= List of best-selling singles and albums of 2007 in Ireland =

This is a list of the best selling singles, albums and as according to IRMA. Further listings can be found here.

==Top Selling singles==

| Pos. | Title | Artist | Peak |
|---|---|---|---|
| 1 | "Bleeding Love" | Leona Lewis | 1 |
| 2 | "Umbrella" | Rihanna featuring Jay-Z | 1 |
| 3 | "Grace Kelly" | Mika | 1 |
| 4 | "The Way I Are" | Timbaland feat.
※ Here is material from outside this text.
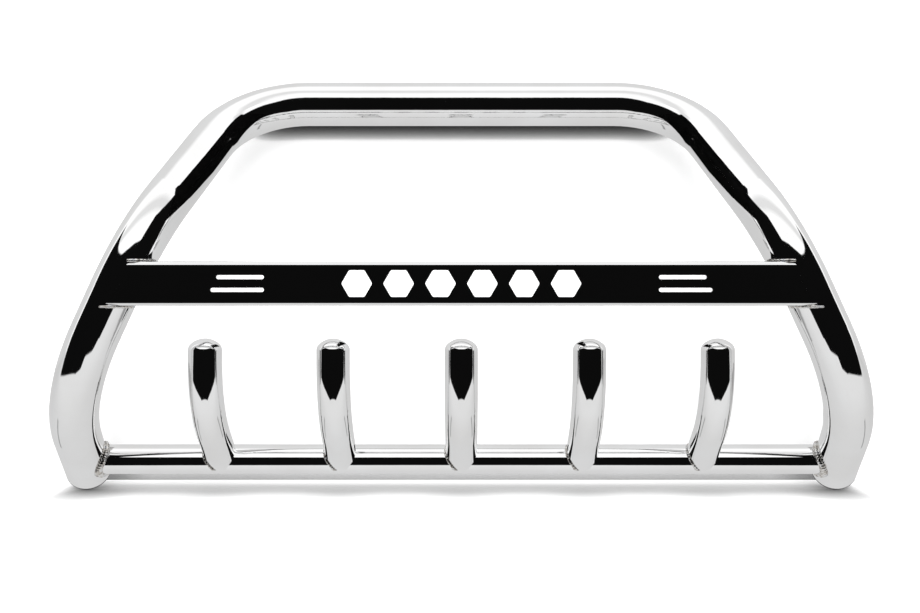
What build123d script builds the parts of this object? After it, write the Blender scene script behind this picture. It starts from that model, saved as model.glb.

Keri Hilson & D.O.E. | 1 |
| 5 | "Hey There Delilah" | Plain White T's | 2 |
| 6 | "If That's OK with You" | Shayne Ward | 1 |
| 7 | "Beautiful Girls" | Sean Kingston | 1 |
| 8 | "Girlfriend" | Avril Lavigne | 1 |
| 9 | "Apologize" | Timbaland presents OneRepublic | 1 |
| 10 | "How to Save a Life" | The Fray | 1 |

==Top Selling albums==

| Pos. | Title | Artist | Peak |
|---|---|---|---|
| 1 | Spirit | Leona Lewis | 1 |
| 2 | Back To Black | Amy Winehouse | 1 |
| 3 | Back Home | Westlife | 1 |
| 4 | Call Me Irresponsible | Michael Bublé | 1 |
| 5 | The Ultimate Hits | Garth Brooks | 2 |
| 6 | Breathless | Shayne Ward | 1 |
| 7 | Everytime We Touch | Cascada | 1 |
| 8 | Beautiful World | Take That | 1 |
| 9 | Good Girl Gone Bad | Rihanna | 1 |
| 10 | Because of the Times | Kings of Leon | 1 |

Notes:
- *Compilation albums are not included.